Wednesday 20 March 2013

Traffic Confidentiality


7.2. Traffic Confidentiality

We mentioned in Chapter 1 that, in some cases, users are concerned about security from traffic analysis. Knowledge about the number and length of messages between nodes may enable an opponent to determine who is talking to whom. This can have obvious implications in a military conflict. Even in commercial applications, traffic analysis may yield information that the traffic generators would like to conceal. [MUFT89] lists the following types of information that can be derived from a traffic analysis attack:
  • Identities of partners
  • How frequently the partners are communicating
  • Message pattern, message length, or quantity of messages that suggest important information is being exchanged
  • The events that correlate with special conversations between particular partners
Another concern related to traffic is the use of traffic patterns to create a covert channel.

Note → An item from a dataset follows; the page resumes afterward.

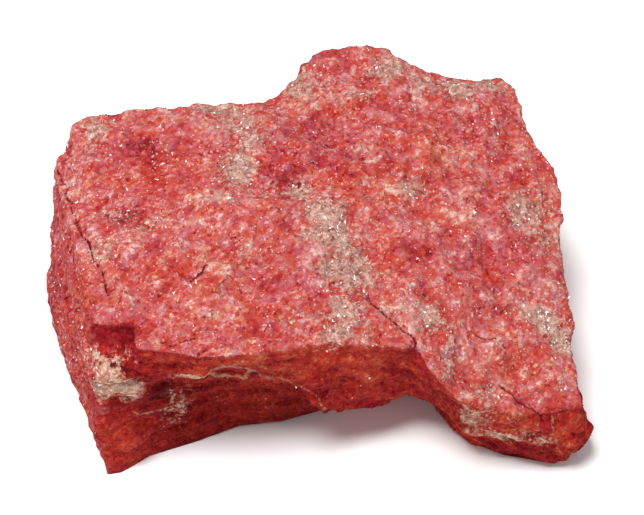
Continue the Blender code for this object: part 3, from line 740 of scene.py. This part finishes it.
def rock_material(name, settings, grain, tilt, own_tone):
    """Thulite, a pink zoisite, broken by hand. To the eye it is a sugary mass of coral red, rose and
    pale pink grains with maroon and brown ones between, dull as a whole, with a few that flash: these
    are smoother, with a painted glint, a pale colour, mixed in. On the front it is deeper, brown orange
    and wine red in thin layers, and darker still with painted shade. Painted shade also darkens the
    hollow under the lip, the chip, the hole, the notch under the lip and the foot of the front, the
    sides, the dips of the relief, whose rises are painted paler, and cracks and pits, and the cream
    lines along the lip are a painted highlight of its edge. Where quartz comes in it turns beige and
    cream. The grain's size is in millimetres. tilt turns each grain's face out of the surface, and
    own_tone is how far each separate crystal's tone differs."""
    material = new_material(name)
    add = partial(add_node, material.node_tree)
    value = {key: add("Attribute", output="Fac", attribute_name=key) for key in MARKS}
    value["own tone"] = add("Math", {0: value["tint"], 1: own_tone}, operation="MULTIPLY")
    value["all over"] = 1.0

    # Where patterns are read, in millimetres: the point itself, the point bent by a noise, and along
    # the layers, where a pattern runs on about seven times as far as across
    place = add("VectorMath", {0: add("TexCoord", output="Object"), 1: (1 / MM,) * 3}, operation="MULTIPLY")
    wander = add("TexNoise", {"Vector": place, "Scale": 1 / BEND_SPACING, "Detail": 1.0}, "Color")
    bent = add("VectorMath", {0: wander, 1: (BEND,) * 3, 2: place}, operation="MULTIPLY_ADD")
    layer = add("CombineXYZ", {2: value["layer"]})
    along = add("VectorMath", {0: place, 1: (STRETCH, STRETCH, 0), 2: layer}, operation="MULTIPLY_ADD")
    read_at = {"place": place, "bent": bent, "along": along}

    # Each grain's colour holds three random numbers, for grains of three widths
    facing = {}
    for kind, share in GRAIN_WIDTHS.items():
        facing[kind] = add("TexVoronoi", {"Vector": bent, "Scale": 1 / (share * grain)}, "Color")
        parts = add("SeparateColor", {0: facing[kind]}, None)
        value.update({kind + key: part for key, part in zip(("first", "second", "third"), parts)})
    for key, at, spacing, detail in FIELDS:
        inputs = {"Vector": read_at[at], "Scale": 1 / spacing, "Detail": detail, "Roughness": 0.6}
        value[key] = add("TexNoise", inputs)
    for key, offset, parts, span in VALUES:
        total = offset
        for part, weight in parts.items():
            total = add("Math", {0: value[part], 1: weight, 2: total}, operation="MULTIPLY_ADD")
        if span:
            start, whole, most = span
            inputs = {"Value": total, "From Min": start, "From Max": whole, "To Max": value.get(most, most)}
            total = add("MapRange", inputs, interpolation_type="SMOOTHSTEP")
        value[key] = total

    colour = {key: hex_colour(text) for key, text in PLAIN_COLOURS.items()}
    colour["cream"], colour["crack"] = (*settings.cream, 1.0), (*settings.crack, 1.0)
    colour["light"] = (settings.light, settings.light, settings.light, 1.0)
    for key, follows in PALETTE_VALUES.items():
        colour[key] = add("ValToRGB", {0: value[follows]}, stops=PALETTES[key])
    for base, layers in LAYERS.items():
        for share, over, how in layers:
            inputs = {0: value[share], 6: colour[base], 7: colour[over]}
            colour[base] = add("Mix", inputs, 2, data_type="RGBA", blend_type=how, clamp_factor=True)

    normal = add("Bump", {"Height": value["crumbs"], "Distance": CRUMB_HEIGHT * MM})
    for kind in ("", "fine "):
        turn = add("VectorMath", {0: facing[kind], 1: (0.5,) * 3}, operation="SUBTRACT")
        normal = add("VectorMath", {0: turn, 1: (tilt,) * 3, 2: normal}, operation="MULTIPLY_ADD")
    inputs = {
        "Base Color": colour["coral"], "Roughness": value["roughness"], "Specular IOR Level": DULL,
        "Normal": add("VectorMath", {0: normal}, operation="NORMALIZE"),
    }
    add("OutputMaterial", {"Surface": add("BsdfPrincipled", inputs)}, None)
    return material


def crystal_material():
    """Quartz and zoisite faces that catch the light: pink to nearly white, glassy and smooth."""
    material = new_material("clear quartz")
    add = partial(add_node, material.node_tree)
    tint = add("Attribute", output="Fac", attribute_name="tint")
    colour = add("ValToRGB", {0: tint}, stops=PALETTES["glint"])
    inputs = {"Base Color": colour, "Roughness": 0.22, "IOR": 1.6}
    add("OutputMaterial", {"Surface": add("BsdfPrincipled", inputs)}, None)
    return material


# Crystals keep above the foot by this many millimetres, and are sunk by a share of their mean size.
# Glints are likelier in quartz, rarer on the front, and longer than grains, by these shares.
CLEAR_OF_FOOT = 0.6
SUNK = 0.55
MORE_IN_QUARTZ, FEWER_ON_FRONT, LONGER = 18, 0.9, 0.2


def scatter(points, normals, quads, count, likely, seed):
    """count random places on the quads, as likely as the area of each quad times its own share: at
    (1-u)(1-v)a + u(1-v)b + uv.c + (1-u)v.d. Returns places, normals, and the corners and weights."""
    a, b, c, d = (points[quads[:, k]] for k in range(4))
    area = np.linalg.norm(np.cross(c - a, d - b), axis=1) * likely
    rng = np.random.default_rng(seed)
    picked = quads[rng.choice(len(quads), count, p=area / area.sum())]
    u, v = rng.random((2, count))
    weights = np.stack([(1 - u) * (1 - v), u * (1 - v), u * v, (1 - u) * v], axis=1)
    return weigh(points, picked, weights), weigh(normals, picked, weights), picked, weights


def weigh(values, picked, weights):
    """The values at the picked corners, each times its weight."""
    chosen = values[picked]
    return (chosen * weights.reshape(weights.shape + (1,) * (chosen.ndim - 2))).sum(axis=1)


def crystal_faces(places, sizes, rng):
    """An uneven octahedron at each place: the points +-a, +-b and +-c of a randomly turned frame,
    each pushed by up to a fifth. Sizes are half lengths, one row of three for each crystal."""
    count = len(places)
    turns = rng.normal(size=(4, count))
    w, x, y, z = turns / np.linalg.norm(turns, axis=0)
    rows = np.array([
        [1 - 2 * (y * y + z * z), 2 * (x * y - z * w), 2 * (x * z + y * w)],
        [2 * (x * y + z * w), 1 - 2 * (x * x + z * z), 2 * (y * z - x * w)],
        [2 * (x * z - y * w), 2 * (y * z + x * w), 1 - 2 * (x * x + y * y)],
    ])
    axes = np.moveaxis(rows, 2, 0).transpose(0, 2, 1) * sizes[:, :, None]
    ends = np.stack([axes, -axes], axis=2).reshape(count, 6, 3)
    ends *= rng.uniform(0.8, 1.2, (count, 6, 1))
    corners = (places[:, None] + ends).reshape(-1, 3)
    one = np.array([
        (0, 2, 4), (2, 1, 4), (1, 3, 4), (3, 0, 4), (2, 0, 5), (1, 2, 5), (3, 1, 5), (0, 3, 5),
    ])
    faces = (one + 6 * np.arange(count)[:, None, None]).reshape(-1, 3)
    return corners, faces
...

A covert channel is a means of communication in a fashion unintended by the designers of the communications facility. Typically, the channel is used to transfer information in a way that violates a security policy. For example, an employee may wish to communicate information to an outsider in a way that is not detected by management and that requires simple eavesdropping on the part of the outsider. The two participants could set up a code in which an apparently legitimate message of a less than a certain length represents binary zero, whereas a longer message represents a binary one. Other such schemes are possible.